Can we talk about sustainable clothing? What do we do at Bamford to lighten our footprint?


Over the course of this year, as the spotlight has been shone on plastics and reducing global waste, the fashion and clothing industry has in turn also come under increased scrutiny. As consumers we are finally beginning to ask more questions about the way our clothes are produced, the waste the fashion industry generates and the impact this has on our planet.

Most importantly, we are finally acknowledging that ‘fast fashion’ and our culture of throwing away garments as soon as that year’s ‘season’ has passed is simply not sustainable for the earth – far worse, it’s devastating it. The figures about how much of the earth’s resources we lean on to make garments and how much space we take up to store discarded clothing in landfill are terrifying.

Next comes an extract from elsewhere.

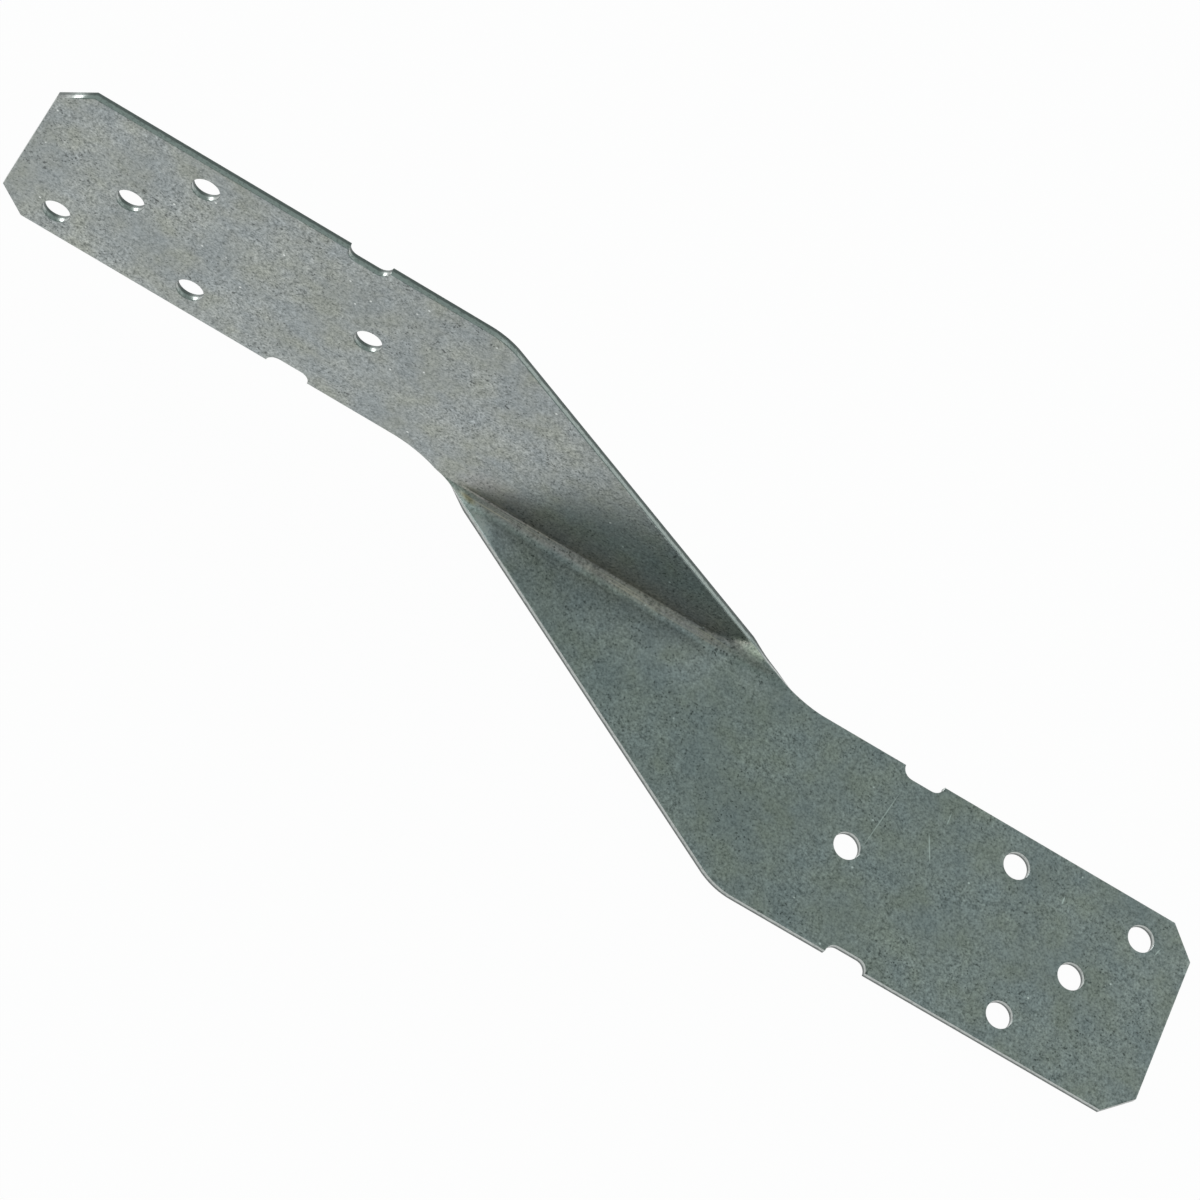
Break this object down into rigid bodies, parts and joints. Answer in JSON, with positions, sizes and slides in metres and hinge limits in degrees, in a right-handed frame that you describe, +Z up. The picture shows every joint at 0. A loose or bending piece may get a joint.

Since we first launched Bamford’s line of clothing twelve years ago, our focus has always been to produce garments that are timeless in their design and made to last – we want you to wear them for years and we certainly don’t want you to throw them away. This begins with the natural fibres we work with; they are of the highest quality, meaning that they will not lose their strength or appearance in the way that man-made or lower-quality fibres will. I am very proud of the fact that one of our store managers in London continues to wear a Bamford knit that she has had for 10 years.

One of the questions our team at Bamford and I are most often asked, is ‘how sustainable is your clothing?’. The honest answer is that when it comes to clothing, sustainability is a term that is very hard to define; there are so many facets and factors that come into play when you consider what makes something sustainable that it’s questionable whether we can define it or talk about sustainable clothing at all. There are so many conflicts: environmental impact versus buying Fairtrade; organic versus local. Organic cotton may be grown using methods that have a low impact on the environment, but if that cotton is then turned into garments that are discarded after a season or shipped across the world creating carbon emissions, can we really call that sustainable?

One of the hurdles we come across is that there is no over-riding governing body for the industry. Unlike the organic food industry, which is regulated and has its standards certified by the Soil Association, in clothing it is up to designers and companies to be responsible for our actions and to be transparent with our customers. We produce clothing, and to do so we use the earth’s resources, but there are things we can to do lessen our environmental impact. This needs to start with a careful assessment of the entire supply chain – to trace it right back to the raw materials and to look at where those garments may end up – and when.

At Bamford, we examine each step of our design process and lifecycle of our garments from conception to store, and even beyond. I’ve put together a short list below, which outlines just some of the steps we take.

1. Everything begins with the fibres we are choosing and the way these fibres are dyed. We have made significant investment in Greenpeace’s certified Detox yarn, which gives us absolute confidence that we are minimising any harmful chemicals being released into the water and into nature.

2. We look at the waste we generate throughout our entire production processes. Whether it’s reducing our energy consumption, water or the fabric that’s left on the cutting room floor (we give these offcuts new life as Christmas teddy bears for children), we are continuously trying to make improvements at every level.

3. We do not only consider the environmental impact of our actions but also our social responsibility. Many brands using the terms ‘organic cotton’ and ‘sustainable fabrics’ as catch-all terms to imply that they are being responsible, yet in fact they are producing thousands of units at a very low cost with little regard for the working conditions of their makers. We continue to support smaller factories where we know the factory workers are treated fairly and have a positive healthy working environment.

4. We also look at the garment’s life beyond the point of sale. We provide a free repairs service whereby if your knitwear develops a nick or a hole, you can return it to us and we will send it back to the maker to have them mend it for you; and an in-store cashmere wash to care for the delicate fibres without using harsh chemicals.

I read an article recently in which Patagonia’s general manager offered some insight into his company’s beliefs. He said, ‘We are a responsible company, in that we challenge ourselves to minimise our impact on the planet.’

It’s an insightful sentiment, one that mirrors my own thoughts on the subject and the values we strive to uphold at Bamford. We’re not perfect but we’re doing everything we can to examine our behaviour, to change and adapt and to take responsibility for our garments and their lifecycle to help you as consumers make the best choices you can.